- Genre: Drama
- Written by: Roy Clarke
- Directed by: Charles Sturridge
- Starring: Alec Guinness Leo McKern Edward Herrmann John Randolph Geraldine Chaplin Lauren Bacall Jeanne Moreau
- Music by: Geoffrey Burgon
- Country of origin: United Kingdom
- Original language: English

Production
- Executive producer: Richard Broke
- Producers: Martyn Auty Steve Lanning
- Cinematography: Richard Greatrex
- Editor: John Bloom
- Running time: 95 minutes
- Production company: BBC

Original release
- Network: BBC
- Release: 12 September 1993

= A Foreign Field =

1993 British television film by Charles Sturridge

A Foreign Field is a 1993 British made-for-television drama film about British and American Second World War veterans returning to the beaches of Normandy as old men. It is more a drama than a comedy, although it combines aspects of both. It was directed by Charles Sturridge and featured an ensemble cast of American, Australian, British, and French actors and actresses. The title evokes the Rupert Brooke poem "The Soldier".

The film was driven into production by Alec Guinness who used his influence with the BBC to make it and with the various famous actors to appear in it. Writer Roy Clarke won much acclaim for A Foreign Field.

==Plot==
Cyril (McKern) and Waldo (Randolph), who are British and American, respectively, have both returned to France in search of the same woman (Moreau) with whom they each had a rendezvous in 1944 (unknown to the other). Cyril is accompanied by fellow veteran Amos (Guinness), while Waldo has his petty daughter Beverly (Chaplin) and her henpecked husband (Herrmann) in tow. Amos is childlike and carries an empty jam jar as if it were a favored toy. The two groups encounter one another, and after some conflict find common ground in old sorrows. Along the way they meet the recently widowed Lisa (Bacall), who has come in search of her brother's grave.
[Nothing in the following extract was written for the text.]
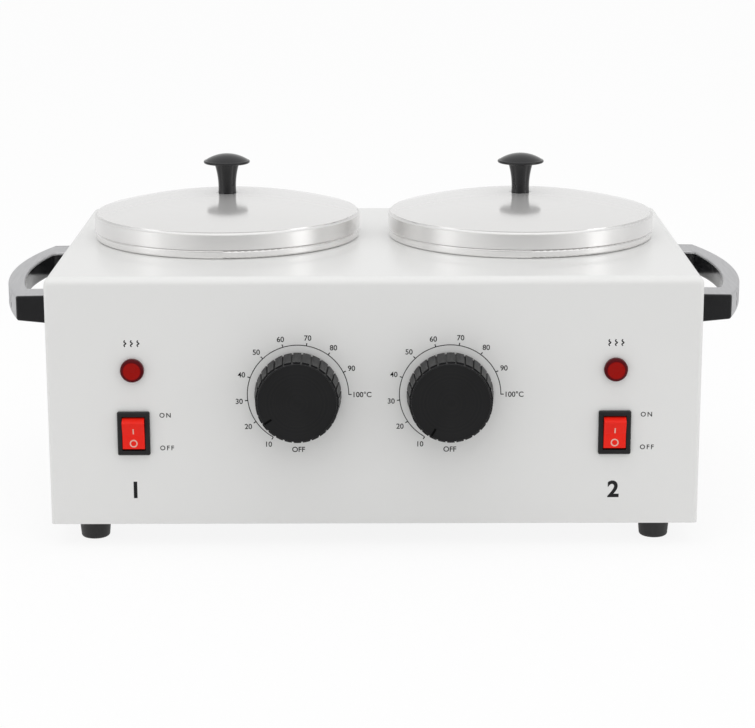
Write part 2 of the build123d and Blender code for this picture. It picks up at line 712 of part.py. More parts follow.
def control_knob(side, angle):
    """A fluted knob, hollow behind, with a D bore and a recess for its face disc."""
    step = KNOB_FACE_RADIUS - KNOB_STEP
    body = turned(
        [
            (0, KNOB_GAP),
            (KNOB_BASE_RADIUS, KNOB_GAP),
            (KNOB_FACE_RADIUS, KNOB_SHOULDER_Z),
            (step, KNOB_SHOULDER_Z),
            (step, KNOB_PROTRUSION),
            (0, KNOB_PROTRUSION),
        ],
        [(4, KNOB_ROUNDING)],
    )
    disc_seat = rod(FACE_DISC_RADIUS + THREAD_FIT, 2 * FACE_DISC_THICKNESS)
    body -= Pos(0, 0, KNOB_PROTRUSION - FACE_DISC_THICKNESS) * disc_seat
    hub = rod(SHAFT_RADIUS + KNOB_HUB_WALL, KNOB_RECESS_DEPTH)
    body -= Pos(0, 0, KNOB_GAP) * (rod(KNOB_RECESS_RADIUS, KNOB_RECESS_DEPTH) - hub)
    body -= rod(SHAFT_RADIUS + SHAFT_FIT, KNOB_GAP + SHAFT_ROUND_LENGTH + SHAFT_FIT)
    bore = shaft_section(SHAFT_RADIUS + SHAFT_FIT, SHAFT_FLAT + SHAFT_FIT)
    body -= extrude(bore, KNOB_PROTRUSION - KNOB_FRONT_WALL)
    body -= grip_grooves()
    notch = Pos(FACE_DISC_RADIUS + POINTER_NOTCH_OFFSET, 0, KNOB_PROTRUSION)
    body -= Rot(0, 0, angle) * notch * Box(POINTER_NOTCH, POINTER_WIDTH, 2 * KNOB_SHOULDER)
    return panel(side * DIAL_X, DIAL_Z) * body


def knob_face(side, angle):
    """The disc in the knob's front, with a groove as its pointer."""
    disc = Pos(0, 0, KNOB_PROTRUSION - FACE_DISC_THICKNESS) * rod(FACE_DISC_RADIUS, FACE_DISC_THICKNESS)
    groove = Box(2 * POINTER_LENGTH, POINTER_WIDTH, FACE_DISC_THICKNESS)
    pointer = Rot(0, 0, angle) * Pos(FACE_DISC_RADIUS, 0, KNOB_PROTRUSION) * groove
    return panel(side * DIAL_X, DIAL_Z) * (disc - pointer)


def sensor_capillary(side):
    """The thermostat's bulb under the well and the thin tube that leads to it."""
    bulb_z = WELL_BASE_Z - BULB_RADIUS
    bulb = well_place(side, bulb_z) * Rot(0, 90, 0) * Cylinder(BULB_RADIUS, BULB_LENGTH)
    lead_x = WELL_X - BULB_LENGTH / 2
    back_y = FRONT_Y + SHEET + THERMOSTAT_DEPTH
    entry_z = BOTTOM_Z + DIAL_Z - THERMOSTAT_HEIGHT / 2 + CAPILLARY_ENTRY
    points = [
        (side * lead_x, WELL_Y, bulb_z),
        (side * (lead_x - CAPILLARY_LEAD), WELL_Y, bulb_z),
        (side * DIAL_X, WELL_Y - CAPILLARY_TURN, bulb_z - CAPILLARY_DIP),
        (side * DIAL_X, back_y + CAPILLARY_RISE, entry_z - CAPILLARY_RISE),
        (side * DIAL_X, back_y + CAPILLARY_STUB, entry_z),
        (side * DIAL_X, back_y, entry_z),
    ]
    return bulb + tube(points, CAPILLARY_RADIUS, CAPILLARY_BEND)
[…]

Eventually it is revealed that Amos saved Cyril's life during the Battle of Normandy in 1944 but sustained a severe head-wound in the process, leaving him permanently brain-damaged. Cyril, who has been his carer ever since, confides in the others that Amos does not have long left to live. This will be the last chance for the two men to pay their respects to their close friend Briggs who was killed in the battle. Waldo has come to France for a similar reason, to visit the grave of a close buddy who was killed on D-Day. The trip helps put Beverly's problems into perspective. Lisa takes them to her brother's grave, revealing he was a German soldier. After a stunned pause, Angelique hugs Lisa, and then Amos gives a salute and marches off. The final scene is Briggs's grave on Omaha Beach. Amos has left his jamjar on Briggs's gravestone, and the group have filled it with wild flowers.

==Cast==
- Alec Guinness as Amos
- Leo McKern as Cyril
- Edward Herrmann as Ralph
- John Randolph as Waldo
- Geraldine Chaplin as Beverly
- Lauren Bacall as Lisa
- Jeanne Moreau as Angelique
The harmonica, as mimed by Guinness for the part of Amos, was played by Tommy Reilly.

==Production==
The film was shot entirely around the département of Calvados, in France.

==Home media==
A Foreign Field was released on DVD in 2018 by Simply Media, and in Australia by BBC.